If you’re inspired to embark on your own work retreat to Hay on Wye, I highly recommend a daily pilgrimage to The Bean Box on the bank of the River Wye, where Chris (who knows Val) will brew you a coffee that can be enjoyed next to the gentle chorus of flowing water and busy bird song.
A pub-meets-tapas-bar called Tomatito’s is approximately a 15 second walk from Atelier. It is both the best pub in Hay, and the best Tapas bar in Hay. In fact, it’s the only tapas bar in Hay. But the food is outstanding.
Sitting at a quiet table near the bar on a Sunday evening, I listen to the hubbub of Hay locals discussing their weekends. If Hay is a town where everyone is on first name terms, then Tomatito’s is the pub where everybody knows your name.
The barman recommends me the honey coated aubergine chips, which are quite honestly life changing. I also have the white bean chorizo stew, and patatas bravas. For around £15, I am well-fed, and I stay on for a couple of pints just to let my food go down.
During one of my afternoon walks, I visit Ben (who knows Val) at Farmers’, a shop that is a sign of the progressive times.

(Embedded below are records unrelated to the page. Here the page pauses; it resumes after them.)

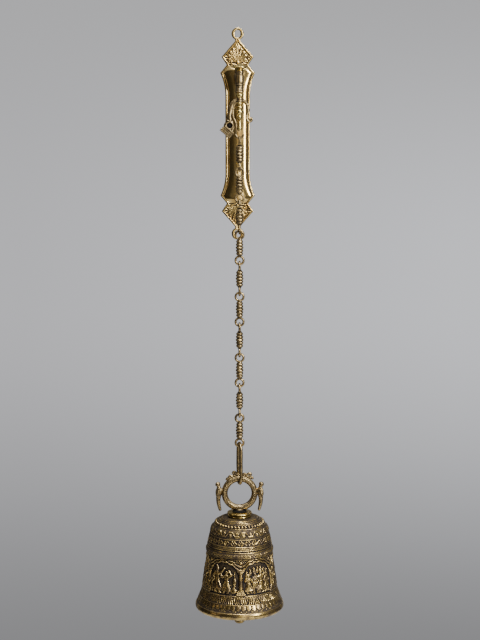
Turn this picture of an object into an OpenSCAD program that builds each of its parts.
// Temple bell on a chain, hung from a wall bracket.
// Origin: the wall face of the plate, midway between its two screw slots.
// +Z is up, the front looks along -Y and the wall is the plane y = 0.

/* [Wall plate] */
// Distance between the two wall screw slots, centre to centre
screw_spacing = 336.6; // [300:0.1:420]
// Half width of the plate's straight middle
waist_w = 20.7; // [18:0.1:25]
// Half width at the shoulders
shoulder_w = 29.2; // [27:0.1:36]
// Half width at the corners of the head
corner_w = 27; // [24:0.1:34]
// Half width at the neck between head and shoulders
neck_w = 18.2; // [16:0.1:22]
// Width of the raised rim
rim_w = 4; // [3:0.1:5]
// Depth of the rim from the wall
rim_h = 4.5; // [4:0.1:6]
// Depth of the crowned field at its middle
field_crown = 8.5; // [7.5:0.1:11]
// Thickness of the plate's metal
plate_t = 2.2; // [1.8:0.1:2.8]
// Width of a wall screw slot
slot_w = 9.2; // [7:0.1:11.5]
// Length of a wall screw slot
slot_l = 12.8; // [10:0.1:16]
// Metal round a slot's end
tab_metal = 3.9; // [3:0.1:6]

/* [Arm] */
// Free space between the bell's lip and the wall
wall_gap = 34.8; // [20:0.1:60]
// Height of the arm bar's middle
arm_z = 98; // [90:0.5:100]
// Height of the arm bar
bar_h = 12; // [9:0.5:15]
// Width of the arm bar
bar_w = 9; // [7:0.5:12]
// Radius of the barrel at the arm's end
barrel_r = 7.5; // [6.5:0.1:9]
// Length of the barrel
barrel_l = 35; // [28:0.5:44]
// Radius of the tie rod
rod_r = 3; // [2.4:0.1:3.6]
// Radius of the cap on the barrel
cap_r = 13.5; // [11:0.1:17]
// Radius of the arch's middle line
arch_r = 13.2; // [11:0.1:16]

/* [Chain] */
// Radius of the wire in hook and eyes
wire_r = 1.75; // [1.4:0.05:2.1]
// Radius of an eye's hole
eye_hole_r = 4.7; // [3.9:0.1:6]
// Distance between the centres of a link's two eyes
eye_cc = 42.4; // [35:0.1:52]
// Largest radius of a link's turned body
bead_r = 5.8; // [4.8:0.1:7]
// Length of a link's turned body
body_l = 25; // [20:0.5:25]
// Radius of the shackle's wire
shackle_r = 3; // [2.4:0.1:3.6]
// Half width of the shackle, to the middle of its wire
shackle_w = 10; // [9:0.1:12]
// Length of the shackle, between the middles of its end bends
shackle_l = 68.6; // [55:0.1:84]

/* [Crown] */
// Radius of the hole in the crown ring
ring_hole_r = 20.6; // [17:0.1:25]
// Half thickness of the crown ring
ring_t = 4.85; // [4:0.05:5.5]
// Radius of the collar under the ring
collar_r = 21; // [17:0.5:25]
// Height of the collar
collar_h = 8.6; // [7:0.1:11]
// Length of a bird
bird_l = 49; // [40:0.5:60]

/* [Bell] */
// Largest radius of the bell, just above its lip
bell_r = 75.2; // [62:0.1:91]
// Height of the bell, without its collar
bell_h = 160; // [133:0.5:192]
// Thickness of the bell's wall
bell_wall = 5.4; // [4:0.1:7]
// Thickness of the bell's crown
crown_t = 6; // [5:0.5:8]

/* [Clapper] */
// Radius of the clapper's ball
ball_r = 15; // [12:0.5:18]
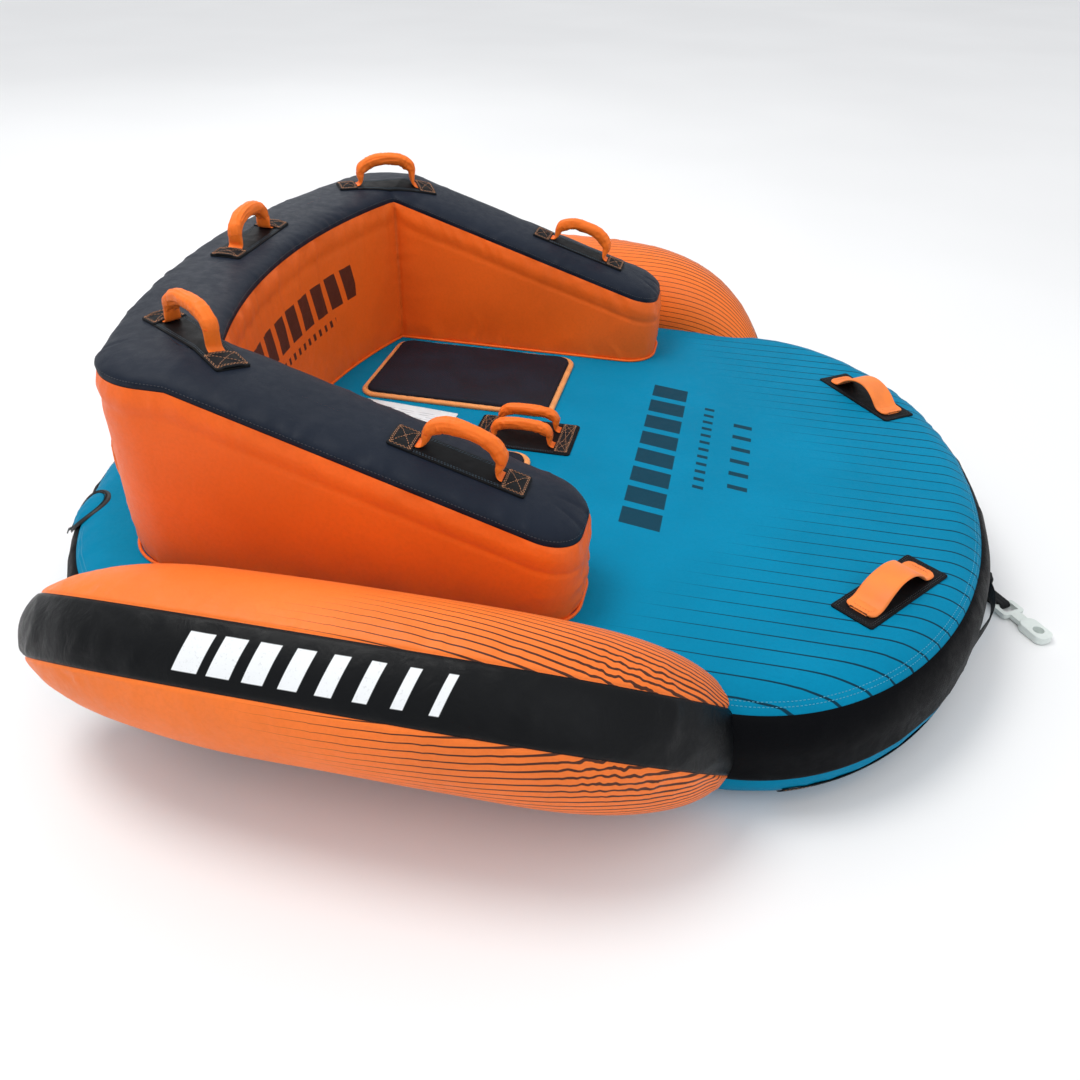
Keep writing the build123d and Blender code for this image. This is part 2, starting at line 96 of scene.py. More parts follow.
def make_studio():
    area_light("ceiling", (0, 1.5, 12.0), (0, 1.5, 0), 34.0, 930)
    area_light("key", (-1.7, -0.6, 4.3), (0, 0, 0.2), 2.0, 84, (1.0, 0.985, 0.96))
    area_light("fill", (3.2, -3.4, 3.0), (0, 0, 0.2), 3.0, 26, (0.93, 0.96, 1.0))
    area_light("rim", (-2.6, 3.8, 3.0), (0, 0, 0.3), 2.6, 22)
    world = bpy.data.worlds.new("studio")
    bpy.context.scene.world = world
    world.use_nodes = True
    background = world.node_tree.nodes["Background"]
    background.inputs["Color"].default_value = (0.94, 0.95, 0.97, 1)
    background.inputs["Strength"].default_value = 0.72
    bpy.context.scene.view_settings.view_transform = "Standard"


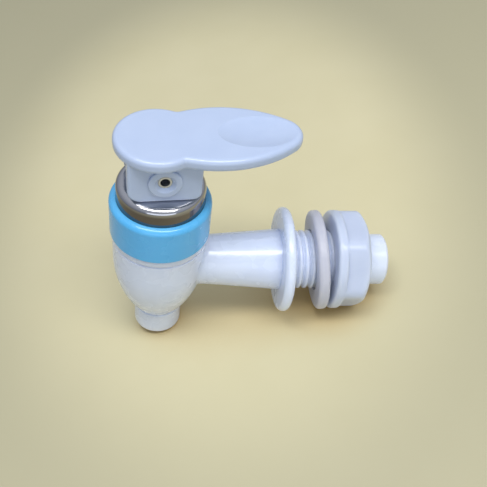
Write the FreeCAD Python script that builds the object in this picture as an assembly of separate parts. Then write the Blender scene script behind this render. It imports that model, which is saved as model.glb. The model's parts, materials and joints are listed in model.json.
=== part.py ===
import FreeCAD, Part
import math
import os

from FreeCAD import Vector

# Lever dispenser tap with a threaded inlet stem, clamped through a tank wall.
# Millimetres. +X runs along the inlet stem into the tank, +Z up the valve axis.
# The origin is the centre of the flange's rear face, where the tank wall seats.

# ---- Inlet tube, flange and threaded stem (lengths along X from the tank wall) ----
REACH = 35.1                # valve axis to the tank wall face
TUBE_RADIUS_VALVE = 6.75    # tube where it leaves the valve chamber
TUBE_RADIUS_FLANGE = 8.35   # tube where it meets the flange
INLET_BORE_RADIUS = 5.2
FLANGE_RADIUS = 14.3
FLANGE_THICKNESS = 2.8
FLANGE_EDGE = 1.3
THREAD_RADIUS = 8.0         # crests; the thread itself is drawn as a plain cylinder
THREAD_LENGTH = 20.9
THREAD_LEAD = 0.9           # lead-in chamfer's length
STEM_LENGTH = 26.8          # tank wall face to the open end of the stem
SPIGOT_RADIUS = 7.0         # plain end of the stem
STEM_END_CHAMFER = 0.6
TUBE_ROOT_FILLET = 1.0

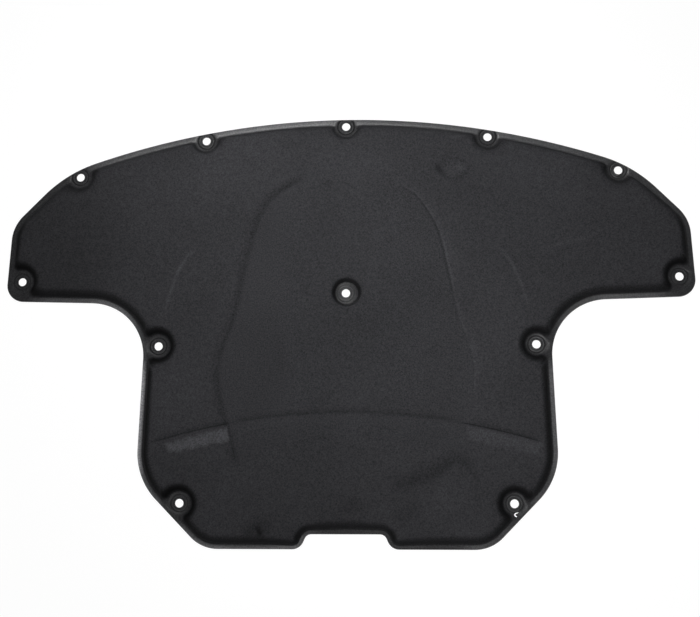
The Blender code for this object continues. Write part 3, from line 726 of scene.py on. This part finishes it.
class Shell:
    """Gathers grids and triangles of one surface, to be welded into one mesh."""

    def __init__(self):
        self.points, self.faces, self.shades, self.count = [], [], [], 0

    def add(self, points, faces, shade=1.0):
        self.shades.append(np.broadcast_to(shade, len(points)))
        self.points.append(np.asarray(points, dtype=float))
        self.faces += (np.asarray(faces) + self.count).tolist()
        self.count += len(points)

    def add_rings(self, rings, shades=1.0):
        """Quads between closed rings that have equal point counts, the last joined to the first."""
        levels, around = rings.shape[:2]
        index = np.arange(levels * around).reshape(levels, around)
        after = np.roll(index, -1, axis=1)
        faces = np.stack([index[:-1], after[:-1], after[1:], index[1:]], axis=-1)
        shade = np.broadcast_to(shades, (levels, around)).ravel()
        self.add(rings.reshape(-1, 3), faces.reshape(-1, 4), shade)

    def mesh(self, name):
        data = bpy.data.meshes.new(name)
        data.from_pydata(np.vstack(self.points).tolist(), [], self.faces)
        shade = data.attributes.new("wall_shade", "FLOAT", "POINT")
        shade.data.foreach_set("value", np.concatenate(self.shades))
        work = bmesh.new()
        work.from_mesh(data)
        bmesh.ops.remove_doubles(work, verts=work.verts[:], dist=0.00001)
        bmesh.ops.recalc_face_normals(work, faces=work.faces[:])
        work.to_mesh(data)
        work.free()
        return data


def lifted(points, height):
    """Plan points with a height each."""
    return np.column_stack([points, np.broadcast_to(height, len(points))])


def seat_floor(points, centres):
    """Height of the pressed felt: the flange's, less a step and two rings round each hole."""
    nearest = np.min([np.linalg.norm(points - centre, axis=1) for centre in centres], axis=0)
    floor = FLANGE - RING_DEPTH * smooth((RING_RADIUS + RING_RUN / 2.0 - nearest) / RING_RUN)
    for radius in GROOVES:
        floor -= GROOVE_DEPTH * smooth(1.0 - np.abs(nearest - radius) / GROOVE_HALF)
    return floor


def wall_shade(depths, loops, seats):
    """The painted shade on a wall, as a factor on its colour: one, less the tables' darkness at
    each share of its width times their share for its direction, which near a seat is at least the
    seat's own.
    """
    share = (depths - depths[0]) / (depths[-1] - depths[0])
    darkness = np.interp(share, *WALL_SHADES)
    down = loops[0, :, :2] - loops[-1, :, :2]
    facing = down[:, 1] / np.linalg.norm(down, axis=1)
    amount = np.interp(facing, *WALL_FACING)
    amount *= 1.0 - RIGHT_WALLS_PALER * smooth(loops[0, :, 0] / 0.3)
    gaps = np.array([np.linalg.norm(loops[0, :, :2] - seat, axis=1) for seat in seats])
    least = np.array(SEAT_SHADE_AND_GLOSS)[gaps.argmin(axis=0), 2]
    near = smooth((SEAT_WALL_REACH[0] - gaps.min(axis=0)) / SEAT_WALL_REACH[1])
    amount = np.maximum(amount, least * near)
    return 1.0 - darkness[:, None] * amount


def ring_painted_shade(points, centres):
    """The seats' rings of painted shade and highlight: the sum of a smooth ridge at each radius in
    the table.
    """
    gaps = np.array([np.linalg.norm(points - centre, axis=1) for centre in centres])
    nearest = gaps.min(axis=0)
    tone = np.zeros(len(points))
    for radius, half_width, amount in SEAT_RING_SHADES:
        tone += amount * smooth(1.0 - np.abs(nearest - radius) / half_width)
    return tone * np.array(SEAT_SHADE_AND_GLOSS)[gaps.argmin(axis=0), 0]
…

There are pots of calm balms, awake balms, hand creams, essential oils, body wash, and it all smells divine.
If you’re stuck for entertainment then you can catch a newly released arthouse or independent film at the Richard Booth bookshop cinema, just a 10 second walk from Atelier. And on Friday night you can check out the open mic night at the Globe (which also serves an excellent burger) where acts come from far and wide to play to an attentive audience.
If you’re in need of a quick bite to eat after, then there are three lads who serve pizzas from a stone oven opposite the castle until 10pm. I went for the ham and pineapple (don’t judge me) - make sure you get a side dip of the homemade garlic and herb sauce, you’ll want to dip those sourdough crusts.
And if you love art, then aside from staying at Atelier, which features wonderful works from Bob Brown and Lois Hopwood, you can visit our protagonist Val’s curated space - The Table, which occupies the shopfront below Atelier.
And my final recommendation - buy a book, obviously.